| TASK BRIEF |
Quote only the part that opens with the line containing "Continue the build123d" and closes with the line containing "addPlate(bm, [(x, y, z)". Keep both of those lines.

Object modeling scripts
....
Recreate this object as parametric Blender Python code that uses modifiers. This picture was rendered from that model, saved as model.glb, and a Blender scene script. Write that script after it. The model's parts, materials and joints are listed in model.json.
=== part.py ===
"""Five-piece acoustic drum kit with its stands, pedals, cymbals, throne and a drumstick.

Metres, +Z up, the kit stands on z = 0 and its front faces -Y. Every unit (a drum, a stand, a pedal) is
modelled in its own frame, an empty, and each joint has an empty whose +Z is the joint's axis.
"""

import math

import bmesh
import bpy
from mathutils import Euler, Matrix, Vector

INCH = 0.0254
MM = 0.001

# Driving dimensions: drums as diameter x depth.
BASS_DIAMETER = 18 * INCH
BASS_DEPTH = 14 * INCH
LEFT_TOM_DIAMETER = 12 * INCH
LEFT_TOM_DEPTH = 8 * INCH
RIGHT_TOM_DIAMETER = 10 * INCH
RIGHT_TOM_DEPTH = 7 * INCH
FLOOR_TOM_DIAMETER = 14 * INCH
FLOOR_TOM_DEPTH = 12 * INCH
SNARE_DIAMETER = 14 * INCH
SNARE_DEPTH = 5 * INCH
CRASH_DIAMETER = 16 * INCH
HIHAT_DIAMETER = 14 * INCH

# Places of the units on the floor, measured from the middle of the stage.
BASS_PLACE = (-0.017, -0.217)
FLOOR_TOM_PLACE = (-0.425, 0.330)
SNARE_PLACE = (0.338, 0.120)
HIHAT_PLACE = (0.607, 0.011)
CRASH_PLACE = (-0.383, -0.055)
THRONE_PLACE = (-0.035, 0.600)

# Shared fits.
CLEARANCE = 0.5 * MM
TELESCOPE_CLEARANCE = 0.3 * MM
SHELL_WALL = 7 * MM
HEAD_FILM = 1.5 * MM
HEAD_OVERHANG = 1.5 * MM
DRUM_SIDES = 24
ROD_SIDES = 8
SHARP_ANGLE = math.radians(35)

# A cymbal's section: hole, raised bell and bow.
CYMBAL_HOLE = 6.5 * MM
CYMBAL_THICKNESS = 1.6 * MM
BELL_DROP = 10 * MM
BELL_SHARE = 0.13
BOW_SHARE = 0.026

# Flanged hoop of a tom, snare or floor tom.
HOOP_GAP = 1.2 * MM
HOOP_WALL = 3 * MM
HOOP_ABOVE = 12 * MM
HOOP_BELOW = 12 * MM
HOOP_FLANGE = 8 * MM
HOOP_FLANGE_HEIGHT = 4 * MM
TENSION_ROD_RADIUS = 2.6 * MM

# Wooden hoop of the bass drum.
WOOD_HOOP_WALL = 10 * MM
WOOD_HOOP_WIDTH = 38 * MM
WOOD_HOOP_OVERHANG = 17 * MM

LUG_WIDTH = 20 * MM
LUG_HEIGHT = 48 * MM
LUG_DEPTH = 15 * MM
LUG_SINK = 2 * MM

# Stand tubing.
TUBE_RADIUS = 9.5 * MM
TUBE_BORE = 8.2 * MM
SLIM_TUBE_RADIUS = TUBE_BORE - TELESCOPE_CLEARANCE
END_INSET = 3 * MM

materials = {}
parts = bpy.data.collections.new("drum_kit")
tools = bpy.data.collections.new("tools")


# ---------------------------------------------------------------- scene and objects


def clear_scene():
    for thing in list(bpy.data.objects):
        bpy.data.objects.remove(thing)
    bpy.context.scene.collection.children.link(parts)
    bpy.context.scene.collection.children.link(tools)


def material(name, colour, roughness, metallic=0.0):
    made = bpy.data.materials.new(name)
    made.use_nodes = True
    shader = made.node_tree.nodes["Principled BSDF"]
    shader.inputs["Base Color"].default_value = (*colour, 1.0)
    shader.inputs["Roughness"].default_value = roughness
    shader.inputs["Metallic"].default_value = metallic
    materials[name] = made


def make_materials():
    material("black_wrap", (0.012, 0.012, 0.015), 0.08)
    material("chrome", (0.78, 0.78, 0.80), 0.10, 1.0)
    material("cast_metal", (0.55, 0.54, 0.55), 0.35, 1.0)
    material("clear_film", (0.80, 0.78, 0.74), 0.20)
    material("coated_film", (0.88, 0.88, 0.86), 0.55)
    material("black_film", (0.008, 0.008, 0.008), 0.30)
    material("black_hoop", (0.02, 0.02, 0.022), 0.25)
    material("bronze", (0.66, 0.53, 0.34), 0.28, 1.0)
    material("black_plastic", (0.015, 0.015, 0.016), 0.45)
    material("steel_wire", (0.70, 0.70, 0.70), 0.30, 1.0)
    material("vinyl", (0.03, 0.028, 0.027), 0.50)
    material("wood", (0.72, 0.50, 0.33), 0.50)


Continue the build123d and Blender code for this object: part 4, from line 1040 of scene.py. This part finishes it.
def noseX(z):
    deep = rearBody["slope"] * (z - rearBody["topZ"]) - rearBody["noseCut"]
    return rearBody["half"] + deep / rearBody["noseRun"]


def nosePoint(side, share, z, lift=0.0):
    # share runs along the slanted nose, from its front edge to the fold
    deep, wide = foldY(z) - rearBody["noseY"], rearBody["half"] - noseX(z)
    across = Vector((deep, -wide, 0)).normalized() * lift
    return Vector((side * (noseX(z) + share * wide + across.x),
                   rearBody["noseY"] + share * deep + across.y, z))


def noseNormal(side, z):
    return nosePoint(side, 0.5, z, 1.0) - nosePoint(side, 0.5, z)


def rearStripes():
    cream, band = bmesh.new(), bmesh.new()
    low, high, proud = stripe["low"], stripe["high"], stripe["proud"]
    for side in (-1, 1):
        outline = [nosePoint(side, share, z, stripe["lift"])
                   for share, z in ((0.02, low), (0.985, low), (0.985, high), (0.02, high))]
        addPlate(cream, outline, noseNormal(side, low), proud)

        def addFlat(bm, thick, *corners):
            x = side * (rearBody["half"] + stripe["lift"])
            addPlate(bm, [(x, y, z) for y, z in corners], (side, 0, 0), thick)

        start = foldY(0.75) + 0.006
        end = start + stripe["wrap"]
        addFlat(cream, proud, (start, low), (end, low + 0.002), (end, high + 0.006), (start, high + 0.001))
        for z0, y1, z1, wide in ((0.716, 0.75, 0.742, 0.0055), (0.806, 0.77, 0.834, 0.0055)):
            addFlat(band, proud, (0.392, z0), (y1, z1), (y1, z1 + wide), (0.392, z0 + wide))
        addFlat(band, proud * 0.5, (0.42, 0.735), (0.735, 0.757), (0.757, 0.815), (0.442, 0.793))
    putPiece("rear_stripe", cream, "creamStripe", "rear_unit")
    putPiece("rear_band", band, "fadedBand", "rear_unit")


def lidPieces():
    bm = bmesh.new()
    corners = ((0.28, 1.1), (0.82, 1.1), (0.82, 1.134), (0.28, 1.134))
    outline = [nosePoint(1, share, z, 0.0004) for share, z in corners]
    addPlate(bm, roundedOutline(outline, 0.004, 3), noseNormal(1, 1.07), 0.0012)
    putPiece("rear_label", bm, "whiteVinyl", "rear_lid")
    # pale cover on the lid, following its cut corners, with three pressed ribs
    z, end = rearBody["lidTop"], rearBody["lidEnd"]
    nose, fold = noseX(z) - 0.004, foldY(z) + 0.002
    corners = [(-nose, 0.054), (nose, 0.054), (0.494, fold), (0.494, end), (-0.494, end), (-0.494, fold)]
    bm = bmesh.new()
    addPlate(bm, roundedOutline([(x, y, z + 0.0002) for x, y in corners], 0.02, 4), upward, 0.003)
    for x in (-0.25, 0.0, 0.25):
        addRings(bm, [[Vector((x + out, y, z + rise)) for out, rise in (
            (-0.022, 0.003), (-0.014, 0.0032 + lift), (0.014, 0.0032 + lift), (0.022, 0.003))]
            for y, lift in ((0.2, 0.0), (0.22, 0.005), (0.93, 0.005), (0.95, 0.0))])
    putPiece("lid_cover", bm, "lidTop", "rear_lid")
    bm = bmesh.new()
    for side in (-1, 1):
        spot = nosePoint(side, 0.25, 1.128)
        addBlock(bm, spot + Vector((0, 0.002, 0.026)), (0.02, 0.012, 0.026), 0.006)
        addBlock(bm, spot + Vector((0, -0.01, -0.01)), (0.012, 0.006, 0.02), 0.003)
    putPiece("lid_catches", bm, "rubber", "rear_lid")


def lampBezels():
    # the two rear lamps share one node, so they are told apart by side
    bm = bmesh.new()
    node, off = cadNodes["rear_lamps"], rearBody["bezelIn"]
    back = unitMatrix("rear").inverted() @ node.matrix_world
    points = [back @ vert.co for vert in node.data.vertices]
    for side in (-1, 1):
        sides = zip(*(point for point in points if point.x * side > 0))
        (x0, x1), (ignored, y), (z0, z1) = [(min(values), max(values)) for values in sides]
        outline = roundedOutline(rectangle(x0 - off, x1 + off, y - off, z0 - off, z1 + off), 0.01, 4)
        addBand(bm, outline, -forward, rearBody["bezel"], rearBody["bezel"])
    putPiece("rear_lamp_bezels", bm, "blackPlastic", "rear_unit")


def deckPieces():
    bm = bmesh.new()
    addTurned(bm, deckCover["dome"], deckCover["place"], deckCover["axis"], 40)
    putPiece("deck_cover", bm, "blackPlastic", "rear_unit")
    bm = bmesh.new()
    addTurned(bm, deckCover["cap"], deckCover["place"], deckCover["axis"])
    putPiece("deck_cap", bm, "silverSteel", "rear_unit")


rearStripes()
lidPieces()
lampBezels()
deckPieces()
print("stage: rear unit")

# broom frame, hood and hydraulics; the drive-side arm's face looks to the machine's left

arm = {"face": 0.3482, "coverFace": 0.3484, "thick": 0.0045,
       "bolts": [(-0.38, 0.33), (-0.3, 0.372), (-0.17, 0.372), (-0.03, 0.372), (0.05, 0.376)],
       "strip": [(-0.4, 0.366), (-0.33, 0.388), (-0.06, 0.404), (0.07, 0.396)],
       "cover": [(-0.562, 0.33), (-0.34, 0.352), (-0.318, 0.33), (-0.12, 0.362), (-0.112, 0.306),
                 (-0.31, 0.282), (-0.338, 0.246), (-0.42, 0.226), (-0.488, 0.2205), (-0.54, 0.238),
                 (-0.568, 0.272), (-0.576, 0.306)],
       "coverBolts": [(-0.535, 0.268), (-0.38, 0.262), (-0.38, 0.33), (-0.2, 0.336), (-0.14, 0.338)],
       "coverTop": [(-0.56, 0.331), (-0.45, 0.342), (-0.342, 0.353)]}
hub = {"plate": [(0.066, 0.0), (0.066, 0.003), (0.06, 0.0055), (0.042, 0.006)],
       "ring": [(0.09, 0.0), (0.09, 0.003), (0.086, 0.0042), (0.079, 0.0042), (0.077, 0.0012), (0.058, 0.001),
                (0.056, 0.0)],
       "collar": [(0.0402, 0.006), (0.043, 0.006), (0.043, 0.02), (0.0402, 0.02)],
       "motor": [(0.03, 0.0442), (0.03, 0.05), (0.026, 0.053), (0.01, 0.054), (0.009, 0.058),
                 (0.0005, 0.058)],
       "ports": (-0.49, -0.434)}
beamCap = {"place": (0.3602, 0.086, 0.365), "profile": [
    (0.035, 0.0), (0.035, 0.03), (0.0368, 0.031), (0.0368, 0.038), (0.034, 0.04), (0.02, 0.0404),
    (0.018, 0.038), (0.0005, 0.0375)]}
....
| CORRECT ANSWER |
Continue the build123d and Blender code for this object: part 4, from line 1040 of scene.py. This part finishes it.
def noseX(z):
    deep = rearBody["slope"] * (z - rearBody["topZ"]) - rearBody["noseCut"]
    return rearBody["half"] + deep / rearBody["noseRun"]


def nosePoint(side, share, z, lift=0.0):
    # share runs along the slanted nose, from its front edge to the fold
    deep, wide = foldY(z) - rearBody["noseY"], rearBody["half"] - noseX(z)
    across = Vector((deep, -wide, 0)).normalized() * lift
    return Vector((side * (noseX(z) + share * wide + across.x),
                   rearBody["noseY"] + share * deep + across.y, z))


def noseNormal(side, z):
    return nosePoint(side, 0.5, z, 1.0) - nosePoint(side, 0.5, z)


def rearStripes():
    cream, band = bmesh.new(), bmesh.new()
    low, high, proud = stripe["low"], stripe["high"], stripe["proud"]
    for side in (-1, 1):
        outline = [nosePoint(side, share, z, stripe["lift"])
                   for share, z in ((0.02, low), (0.985, low), (0.985, high), (0.02, high))]
        addPlate(cream, outline, noseNormal(side, low), proud)

        def addFlat(bm, thick, *corners):
            x = side * (rearBody["half"] + stripe["lift"])
            addPlate(bm, [(x, y, z) for y, z in corners], (side, 0, 0), thick)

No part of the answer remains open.